We have broken through the world of finance, as well. I went to my bank one time to ask for a small loan to start up a small company. The bank had been financing my husband and our company for years. I had been in there with him many times when he just had to go in and sign the papers after calling on the phone to say he had bought something. I paid the bills. I deposited the money. I set up the accounts, I was co-owner of the business. I was 50% owner by the law of Community Property. BUT I had to get a lecture by the loan officer and provide a business plan and show how I was going to pay for it. That is understandable by itself and a first time loan, NOT with 20 years of experience and an excellent credit record (since I was 16) and legally, I retained half of the credit my husband had, and my credit history was better than his. I should have been able to pick up the phone and tell the loan officer that I had purchased equipment for my new business and ask when he wanted me to come in and sign the papers. So when he asked me if my husband was going to co-sign the note, I told him where he could get off my world.

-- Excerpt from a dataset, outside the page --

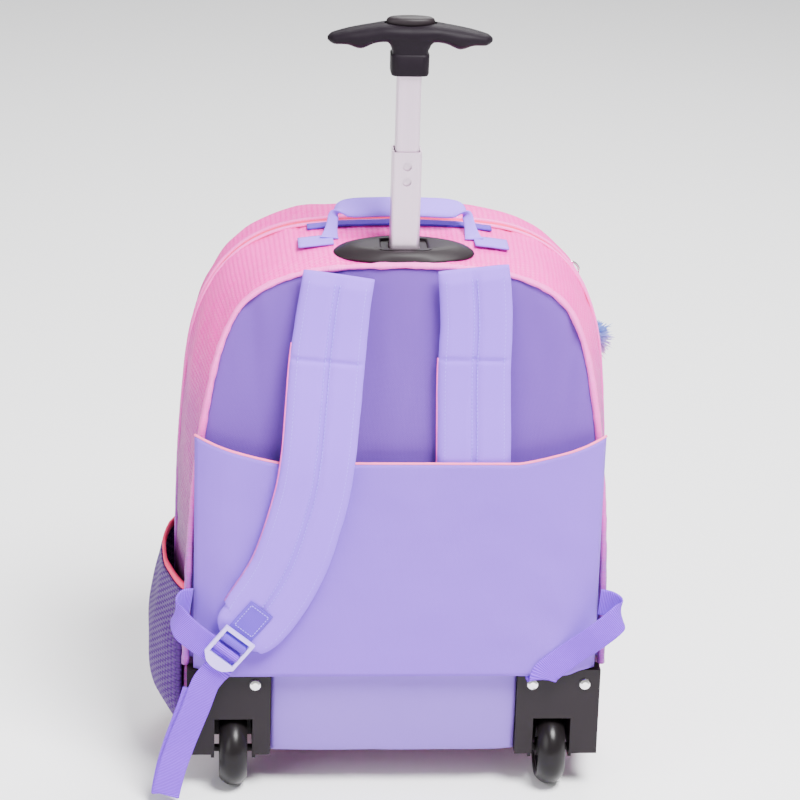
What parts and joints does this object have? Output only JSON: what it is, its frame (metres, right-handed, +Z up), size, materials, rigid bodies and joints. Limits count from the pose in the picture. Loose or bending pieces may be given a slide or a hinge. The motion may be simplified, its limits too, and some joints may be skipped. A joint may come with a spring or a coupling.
{
  "type": "wheeled backpack",
  "caption": "Child size trolley backpack with hollow fabric shells, padded straps, stow pocket, telescopic T grip with push button and corner wheels.",
  "frame": {"origin": "on the ground under the middle of the whole object", "axes": "+Z up, -Y towards the wearer side with straps and wheels, +X to the right seen from that side"},
  "size_m": [0.3758, 0.2288, 0.622],
  "materials": {
    "shell_fabric": "shiny basket weave, pink fading to purple at the foot",
    "zip": "woven zip tape",
    "panel_fabric": "matt lavender weave",
    "pale_fabric": "matt pale lavender weave",
    "piping": "satin binding",
    "coral_binding": "elastic binding",
    "webbing": "ribbed webbing",
    "dark_webbing": "ribbed webbing",
    "pocket_mesh": "knitted mesh",
    "buckle_plastic": "moulded, slightly glossy",
    "black_plastic": "fine moulded grain",
    "wheel_rubber": "satin",
    "wheel_hub": "satin",
    "aluminium": "satin anodised",
    "chrome": "polished",
    "fur": "long pile, blue over pink"
  },
  "bodies": {
    "bag": {"rear_shell": "shell_fabric", "front_shell": "shell_fabric", "zip_tape": "zip", "back_panel": "panel_fabric", "back_piping": "piping", "front_piping": "piping", "bottom_panel": "pale_fabric", "stow_cover": "pale_fabric", "cover_binding": "coral_binding", "strap_left": "pale_fabric", "strap_right": "pale_fabric", "strap_patch": "webbing", "strap_buckle": "buckle_plastic", "web_left": "webbing", "web_right": "webbing", "side_pocket": "pocket_mesh", "pocket_binding": "coral_binding", "grab_handle": "pale_fabric", "handle_base": "dark_webbing", "tab_left": "webbing", "tab_right": "webbing", "collar": "black_plastic", "tube_sleeve": "aluminium", "key_ring": "chrome", "pompom": "fur", "bracket_left": "black_plastic", "rivet_inner_left": "chrome", "rivet_outer_left": "chrome", "wheel_axle_left": "chrome", "foot_left": "black_plastic", "bracket_right": "black_plastic", "rivet_inner_right": "chrome", "rivet_outer_right": "chrome", "wheel_axle_right": "chrome", "foot_right": "black_plastic"},
    "lower_stage": {"lower_tube": "aluminium"},
    "upper_stage": {"upper_tube": "aluminium", "grip": "black_plastic"},
    "button": {"grip_button": "black_plastic"},
    "wheel_left": {"tyre_left": "wheel_rubber", "hub_left": "wheel_hub"},
    "wheel_right": {"tyre_right": "wheel_rubber", "hub_right": "wheel_hub"}
  },
  "joints": [
    {"name": "lower_stage_slide", "type": "slide", "parent": "bag", "child": "lower_stage", "axis": [0, 0, 1], "range_m": [-0.068, 0.16]},
    {"name": "upper_stage_slide", "type": "slide", "parent": "lower_stage", "child": "upper_stage", "axis": [0, 0, 1], "range_m": [-0.055, 0.16]},
    {"name": "button_press", "type": "slide", "parent": "upper_stage", "child": "button", "axis": [0, 0, 1], "range_m": [-0.003, 0], "stiffness_N_per_m": 400, "springref_m": 0.0005},
    {"name": "wheel_left_spin", "type": "hinge", "parent": "bag", "child": "wheel_left", "pos_m": [-0.12091, -0.07253, 0.03], "axis": [1, 0, 0], "continuous": true},
    {"name": "wheel_right_spin", "type": "hinge", "parent": "bag", "child": "wheel_right", "pos_m": [0.13209, -0.07253, 0.03], "axis": [1, 0, 0], "continuous": true}
  ]
}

That experience taught me another valuable lesson...that as a female, I had to always look out for myself because no one else was going to. My husband would have co-signed the note, but that was not the point. I should be able to operate separate from him. I did not pursue the business, but I did choose to find a banker that I could pick up the phone and call without the permission of my husband.
It aggravates me to see younger women now, dressing sexy to please a male boss or client, thinking it will get her further up the ladder. Honey, we changed that for you. If you have to still do that, it's the wrong ladder. Women like that, set the rest of us back a bit. We have come into our own, but the respect must still be earned though hard work, dressing respectable, acting respectable, and treating others with respect. You'll be treated that way in return.
The political world is even more difficult to break into for women because men are supposed to, historically, be the leaders, heads of families, churches, businesses, etc. Expectations have changed to include women as leaders over the years, but, again, we had to prove ourselves.
I was fortunate to be raised in "Texas, Where Men are Men and Women are Senators and Governors." We have had women in politics here for years, just not a lot of them. Women in Texas, historically have worked right beside our men. It was a hard country and it took us all to survive, no matter what role we were destined to play through the years of growth.
When I signed up to run for County Chair, I never expected a problem being female, and there was none. I have been to conventions, State level meetings, met 2 governors, senators, representatives, and judges and have never felt inferior. Just the opposite, I guess considering they need me on their side when they are campaigning for office. Just kidding. I do not feel that from most candidates. Most of them are appreciative for the support. The ones that are not....probably are picking up on the vibe that I do not support them.
The big deal about women in elected positions in Congress is overstated, from my perspective. There is no reason they should be any more special that their male counterparts. I sincerely believe that a candidate that is in charge of the government that controls my life needs to be thoroughly vetted and I do not care if they are male, female, black, white, brown or green. My requirements are God-fearing, Pro-life, conservative thinkers and doers.
I respect the fact that the "women in white" stepped up and ran for office. Now they need to act like they are deserving of the position and not entitled to it. They need to respect and earn respect from their co-workers, whether they agree or not. As elected officials, they should try always, to keep the United States of America as their main focus...what is best for this great country, that stays within the confines of our Constitution. They do not have to like, nor agree with, but they should at the very least, attempt to respect the President of the United States of America.